Herpes simplex viral isolates that are resistant to acyclovir are also resistant to valacyclovir, famciclovir, and ganciclovir. Foscarnet can be effective in this clinical scenario.

●Oral versus intravenous therapy – The oral formulation of acyclovir has modest oral bioavailability and is suitable for most patients; however, the intravenous formulation should be used for serious infections (eg, herpes simplex encephalitis, disseminated varicella in an immunocompromised host). (See 'Basic pharmacokinetics' above.)

●Dose adjustments – In patients with reduced kidney function, the dose of acyclovir may need to be reduced depending upon the formulation (intravenous [IV] versus orally [PO]) and the estimated glomerular filtration rate.
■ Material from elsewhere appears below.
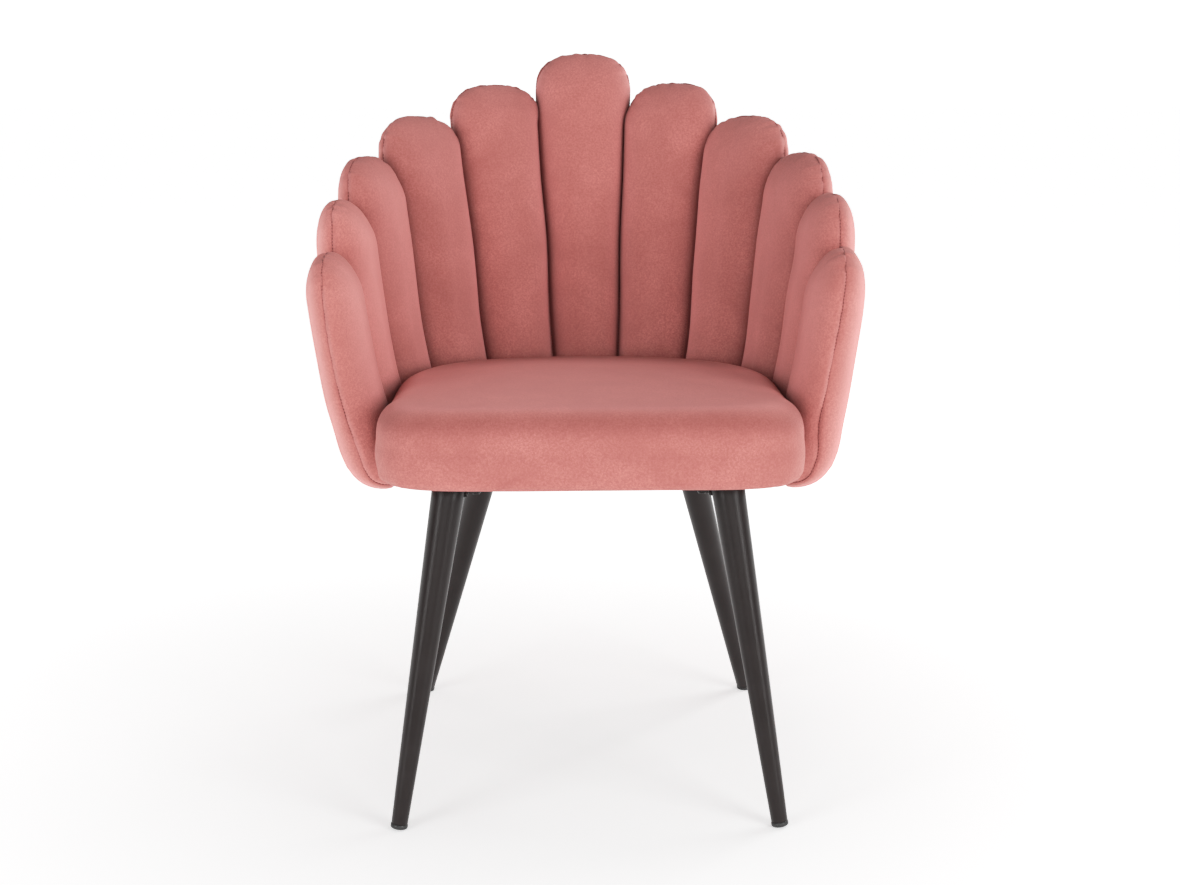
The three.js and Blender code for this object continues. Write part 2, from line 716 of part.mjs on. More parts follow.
// Grid of points on the shell behind a strap, let out sideways by a margin
function strapGrid(leg, heights, offset, margin) {
  const half_columns = (strap_width / 2 + margin) / columnSpacing(strap_z);
  return heights.map((height) =>
    [-1, 0, 1].map((share) => shellPoint(leg.column + share * half_columns, height, offset)),
  );
}

// The strap's flat run, let out all round by a margin
function strapFlat(leg, start, margin) {
  const along = leg.strap_end.clone().sub(leg.bolt);
  const reach = along.length() + shell_thickness;
  const flat = new THREE.BoxGeometry(reach - start, strap_width + 2 * margin, strap_thickness + 2 * margin);
  flat.translate((reach + start) / 2, 0, strap_z).rotateZ(Math.atan2(along.y, along.x));
  return solidOf(flat.translate(leg.bolt.x, leg.bolt.y, 0));
}

function strap(leg) {
  const heights = strap_row_shares.map((share) => strap_bottom + share * strap_upright);
  const upright = solidOf(slab(strapGrid(leg, heights, strap_face, 0), strapGrid(leg, heights, 0, 0)));
  return strapFlat(leg, -strap_tail, 0).add(upright).subtract(past_shell_face).subtract(bolt_room);
}

// Room in the petals for the strap and the rivet's head
function strapRoom(leg) {
  const depth = rivet_top + pad_clearance;
  const heights = [strap_bottom - cut_overrun, strap_bottom + strap_upright + pad_clearance];
  const grid = (offset) => strapGrid(leg, heights, offset, pad_clearance);
  return solidOf(slab(grid(depth), grid(0))).add(strapFlat(leg, 0, pad_clearance));
}

// Rivet through the strap's upright and the shell
const rivet_z = shell_bottom + rivet_height;
function onRivetAxis(leg, geometry) {
  const at = shellPoint(leg.column, rivet_z, 0);
  const inward = shellPoint(leg.column, rivet_z, shell_thickness).sub(at).normalize();
  const turn = new THREE.Quaternion().setFromUnitVectors(new THREE.Vector3(0, 0, 1), inward);
  return solidOf(geometry.applyQuaternion(turn).translate(at.x, at.y, at.z));
}

function rivet(leg) {
  const head_from = strap_face + clearance;
  const profile = [
    [0, seam_offset],
    [rivet_radius, seam_offset],
    [rivet_radius, head_from],
    [rivet_head_radius, head_from],
    [rivet_head_radius * rivet_dome_share, rivet_top],
    [0, rivet_top],
  ];
  return onRivetAxis(leg, turned(profile, bolt_sides));
}

function rivetRoom(leg) {
  const drill = rod(rivet_radius + clearance, seam_offset - cut_overrun, strap_face + cut_overrun);
  return onRivetAxis(leg, drill);
}

const rivet_rooms = wasm.Manifold.union(legs.map(rivetRoom));

for (const leg of legs) {
  place(leg.name + "_leg", legTube(leg), black_steel);
  place(leg.name + "_glide", glide(leg), black_plastic);
  place(leg.name + "_frame_bolt", frameBolt(leg), black_steel);
  place(leg.name + "_tee_nut", teeNut(leg), zinc);
  place(leg.name + "_strap", strap(leg).subtract(rivet_rooms), black_steel);
  place(leg.name + "_strap_rivet", rivet(leg), zinc);
}

// Back shell and petals
function shellBoard(margin) {
  const board = shellBand(shell_thickness / 2 + margin, seam_offset - margin, shell_bottom - margin);
  return board.subtract(shellTrim(margin));
}

place("back_shell", shellBoard(0).subtract(rivet_rooms).subtract(leg_room), plywood);

// The petals leave room for the board and the legs' tops.
const shell_room = shellBoard(pad_clearance).add(legRoom(pad_clearance));
const strap_rooms = wasm.Manifold.union(legs.map(strapRoom));
const seat_room = cushion(-pad_clearance, flange_bottom - pad_clearance).add(
  seatPrism(-pad_clearance, shell_bottom - seat_edge_radius, seat_base_height + seat_lower_radius),
);
for (let petal = 0; petal < petal_count; petal++) {
  const number = String(petal + 1).padStart(2, "0");
  const inner = innerPetal(petal).subtract(shell_room).subtract(seat_room).subtract(strap_rooms);
  place("inner_petal_" + number, largestBody(inner), velvet);
  place("outer_petal_" + number, largestBody(outerPetal(petal).subtract(shell_room)), velvet);
}

// Seat: fabric cover, foam, plywood board and the lining beneath
const inside = fabric_thickness + clearance;
const board_edge = seat_lower_radius + board_inset;
const flange_edge = board_edge + staple_flange;

function seatCover() {
  const cavity = cushion(fabric_thickness, flange_bottom + fabric_thickness);
  const mouth = seatPrism(flange_edge, flange_bottom - cut_overrun, seat_base_height + cut_overrun);
  return cushion(0, flange_bottom).subtract(cavity).subtract(mouth);
}

function seatFoam() {
  const bottom = seat_base_height - cut_overrun;
  const board_room = seatPrism(board_edge - clearance, bottom, board_top + clearance);
  return cushion(inside, seat_base_height).subtract(board_room);
}

function seatBoard() {
  const bottom = seat_base_height - cut_overrun;
  const flange_floor = board_top - tee_nut_flange_thickness - 2 * clearance;
  return seatPrism(board_edge, seat_base_height, board_top)
    .subtract(boltDrills(tee_nut_barrel_radius + clearance, bottom, board_top + cut_overrun))
    .subtract(boltDrills(tee_nut_flange_radius + clearance, flange_floor, board_top + cut_overrun));
}

function dustCover() {
  const top = seat_base_height - clearance;
  return seatPrism(flange_edge + clearance, top - dust_cover_thickness, top).subtract(bolt_room);
}

place("seat_cover", seatCover(), velvet);
place("seat_foam", seatFoam(), foam);
place("seat_board", seatBoard(), plywood);
place("dust_cover", dustCover(), lining);

// The origin goes to the middle of the chair's own footprint.
const centre = new THREE.Box3().setFromObject(chair).getCenter(new THREE.Vector3());
chair.position.set(-centre.x, -centre.y, 0);

export default chair;
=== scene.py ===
import math

import bpy
import numpy as np
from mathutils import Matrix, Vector, noise as mathnoise


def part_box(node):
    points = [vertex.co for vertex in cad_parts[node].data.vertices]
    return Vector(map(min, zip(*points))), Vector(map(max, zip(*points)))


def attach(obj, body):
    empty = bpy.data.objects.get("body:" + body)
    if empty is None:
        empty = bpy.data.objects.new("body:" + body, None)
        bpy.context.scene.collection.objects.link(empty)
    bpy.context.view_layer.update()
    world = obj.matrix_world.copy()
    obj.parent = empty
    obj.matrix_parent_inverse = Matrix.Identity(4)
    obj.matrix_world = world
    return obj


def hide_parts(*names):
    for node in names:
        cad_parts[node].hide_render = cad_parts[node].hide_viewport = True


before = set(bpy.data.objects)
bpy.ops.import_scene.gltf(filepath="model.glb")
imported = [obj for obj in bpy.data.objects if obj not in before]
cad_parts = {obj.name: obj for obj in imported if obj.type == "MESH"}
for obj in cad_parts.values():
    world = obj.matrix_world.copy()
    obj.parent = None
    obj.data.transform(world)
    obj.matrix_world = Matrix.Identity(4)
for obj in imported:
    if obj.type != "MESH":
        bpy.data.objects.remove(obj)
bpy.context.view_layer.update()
scene = bpy.context.scene

# Camera, fitted to the photograph
photo_width = 1180
photo_focal_pixels = 1764
sensor_width_mm = 36
camera_place = Vector((-0.029, -2.0445, 0.833))
camera_pitch = math.radians(12.28)
camera_heading = math.radians(-0.90)

# Shell, the surface that the petals stand on
seat_base_height = 0.402
back_height = 0.438
shell_bottom = 0.385
shell_top = seat_base_height + back_height
rim_half_width = 0.273
bowl_height = 0.255
bowl_tuck = 0.036
bowl_power = 2.2
widest_setback = 0.060
back_reach = 0.158
back_tuck = 0.022
back_recline = math.radians(14.5)
arm_reach = 0.178
arm_lean = math.radians(7.6)
plan_power = 2.3
plan_points = 241
height_step = 0.002
room_below = 0.03  # that the table of the shell keeps under its lower edge
room_above = 0.02
columns_per_petal = 24
cell_margin = 1.001  # which keeps a place inside the table's last cell

# Petals
petal_count = 11
# How the fabric of each tip differs a little from the even shape: its height, its left and right shoulders
tip_shifts = (-0.001, -0.002, -0.001, 0.001, 0.001, -0.001, 0, -0.004, -0.004, -0.003, -0.004)
left_shifts = (0, 0, 0, -0.007, 0.002, 0.002, 0.002, -0.005, -0.004, 0, 0.003)
right_shifts = (0, 0, 0, 0.006, 0.007, 0.005, 0.006, 0.010, 0.006, 0.005, -0.002)
crest_shares = (0.94, 1.06, 1, 1, 1, 1, 1, 1, 1, 1, 1)
# How far each petal swings outwards, from which height, and over which height
outward_swings = (0.002, 0.0025, 0.001, 0, 0, 0, 0, 0.003, 0.0045, 0.004, 0.001)
swing_heights = (0.41, 0.41, 0.45, 0.60, 0, 0, 0, 0.66, 0.60, 0.55, 0.50)
swing_reach = 0.07
# How far the grooves between the petals wander sideways above the seat, and halfway up
groove_columns = range(0, 2 * petal_count + 1, 2)
low_wanders = (0, 0, 0.006, -0.0025, -0.001, 0.001, 0, 0.0045, 0.004, 0, 0, 0)
middle_wanders = (0, 0, 0.004, 0.002, 0.0035, 0.0035, -0.002, 0, 0.001, 0.003, 0, 0)
low_wander_height = 0.48
middle_wander_height = 0.60
wander_reach = 0.10
shell_lean = math.radians(0.8)  # to the left, above the seat
lean_height = 0.42
lean_reach = 0.15
petal_waist_share = 0.13
tip_rise_shares = (1, 0.911, 0.829, 0.735, 0.641, 0.529)
arch_height = 0.055
arch_power = 2.6
inner_crest = 0.041  # from the seam's plane to the crown on the sitter's side
inner_groove = 0.007
outer_crest = 0.0236
outer_groove = 0.0096
inner_side_power = 2.8  # of the crown towards the middle of the chair, where it is fuller
outer_side_power = 1.75
crown_start_share = 0.26  # how much thinner a petal starts at its tip
crown_growth = 0.045  # and how far down it fills out
free_power = 2.2  # of the sides that no neighbour covers
groove_gap = -0.0002  # between neighbouring petals, which press on each other
roll_height = 0.014
roll_power = 3.2
outer_roll_height = 0.026
outer_roll_power = 1.4
low_swell = 0.003  # how much the outer face bulges just above its lower end
low_swell_height = 0.418
low_swell_reach = 0.022
outer_sag = 0.008
sag_power = 3
sag_power_share = 0.6
arm_drop = 0.0105  # how much lower the arms' lower ends reach at the front
arm_drop_height = 0.030
front_corner = 0.012  # rounding at the lower front corners of the arms
expose_height = 0.030  # over which a side rounds off above its neighbour
edge_crowding_share = 0.75  # how much closer the mesh is towards a petal's sides
across_count = 57
row_step = 0.0065
arch_rows = 34
roll_rows = 10
press_steps = 12  # of the search for where the seat stops a petal
seat_gap = 0.0006  # between the petals and the seat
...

Detailed dosing recommendations are available in the acyclovir drug information monograph included within UpToDate.

In addition, for patients with a BMI ≥30, weight-based dosing of IV therapy should be scaled to ideal body weight (IBW) rather than actual body weight.

●Toxicity – Acyclovir is generally well tolerated. Rare complications, seen almost exclusively with intravenous therapy, include acute renal failure and neurologic toxicity (eg, agitation, tremors, delirium, hallucinations, and myoclonus). (See 'Toxicity' above.)

●Use in pregnancy – Although no controlled studies among pregnant women have been performed, large observational studies have suggested that acyclovir use during the first trimester of pregnancy is not associated with an increased risk of teratogenicity. (See 'Use in pregnancy' above.)